On Migrant Rights, Joe Biden Still Has a Long Way to Go

Adam Goodman

The Biden administration has made some encouraging noises on immigration policy. But activists are tired of talk — they want to see action.

An Influx Care Facility (ICF) for unaccompanied migrant children on Sunday, February 21, 2021, in Carrizo Springs, TX. (Sergio Flores / The Washington Post via Getty Images)

Interview by
Luke Savage

After news broke in the Washington Post about the Biden administration’s reopening of a Trump-era camp in Carrizo Springs, Texas, used to detain migrant children, criticism from immigration advocates was swift. Linda Brandmiller, a San Antonio­–based immigration lawyer who represents unaccompanied minors, told the Post: “It’s unnecessary, it’s costly, and it goes absolutely against everything [President] Biden promised he was going to do.” The news also prompted criticism from elected representatives like Alexandria Ocasio-Cortez, who remarked, “This is not okay, never has been okay, never will be okay — no matter the administration or party.” The White House, for its part, has categorically denied comparisons between the facility and the brutal migrant policies of the Trump era.
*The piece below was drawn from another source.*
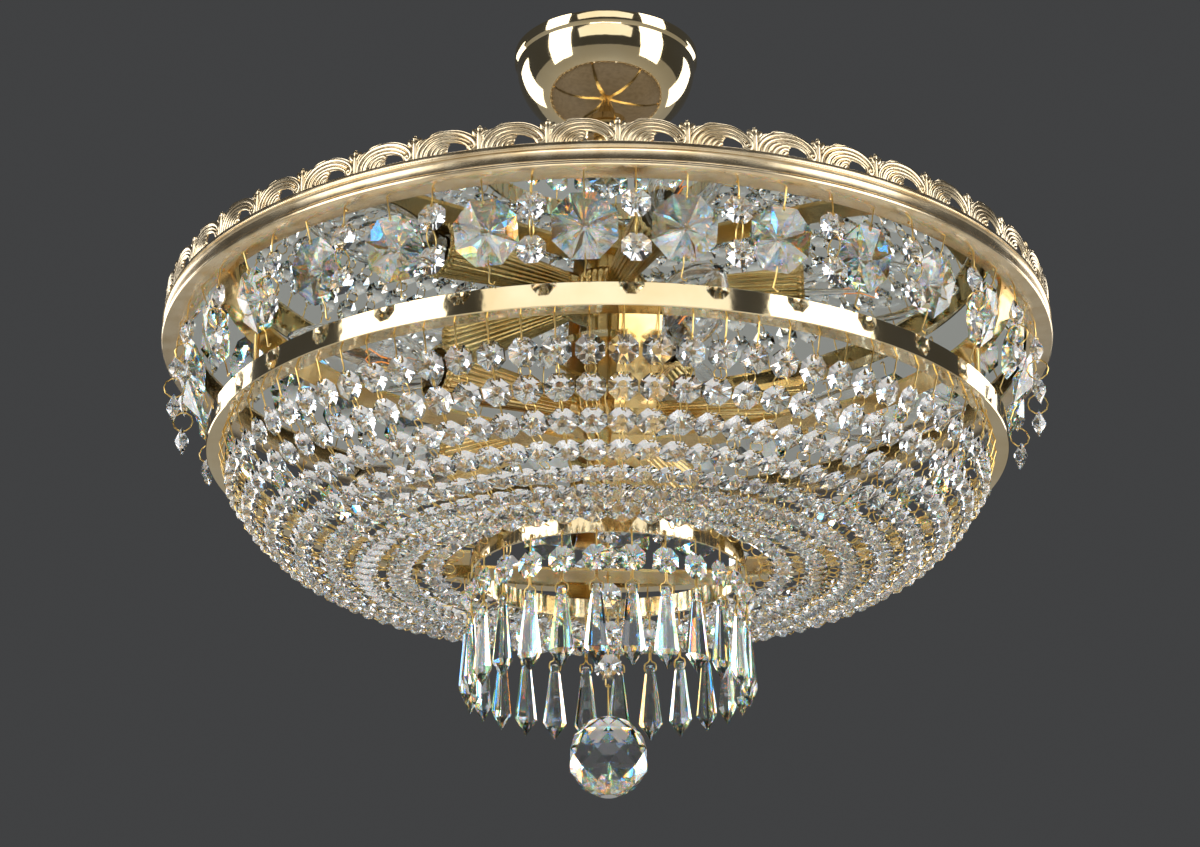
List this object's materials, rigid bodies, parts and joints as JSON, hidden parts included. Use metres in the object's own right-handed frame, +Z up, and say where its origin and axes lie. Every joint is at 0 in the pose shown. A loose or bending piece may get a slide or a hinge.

Adam Goodman is an assistant professor in the Latin American and Latino Studies Program and in the Department of History at the University of Illinois at Chicago, and author of the 2020 book The Deportation Machine: America’s Long History of Expelling Immigrants. Jacobin spoke to Goodman about the news surrounding the reopened Carrizo Springs facility, the recent history of America’s deportation and border policies, and the landscape for immigration reform in the Biden era.


Luke Savage

To begin, it might be useful to clear the ground a bit. There’s obviously too much to cover here in much detail, but I think it might be worth setting the stage with, at very least, some of the recent history of US immigration policy. The issue received a lot of attention during the Trump era because of the administration’s particular penchant for the brutal treatment of migrants. But, as is now pretty widely understood, the Obama-Biden administration’s record when it came to the number of deportations actually exceeded Trump’s. Can you give us a sketch of the recent history of immigration policy in relation to the border, deportations, and detention policies?

Adam Goodman

The deportation machine has a long bipartisan history. Something I discovered while researching my book is that the United States has deported 57 million people since the 1880s. Mass expulsion has happened under both Democratic and Republican administrations. And we know very little about the majority of them because they’ve happened far from the public eye and with little to no due process.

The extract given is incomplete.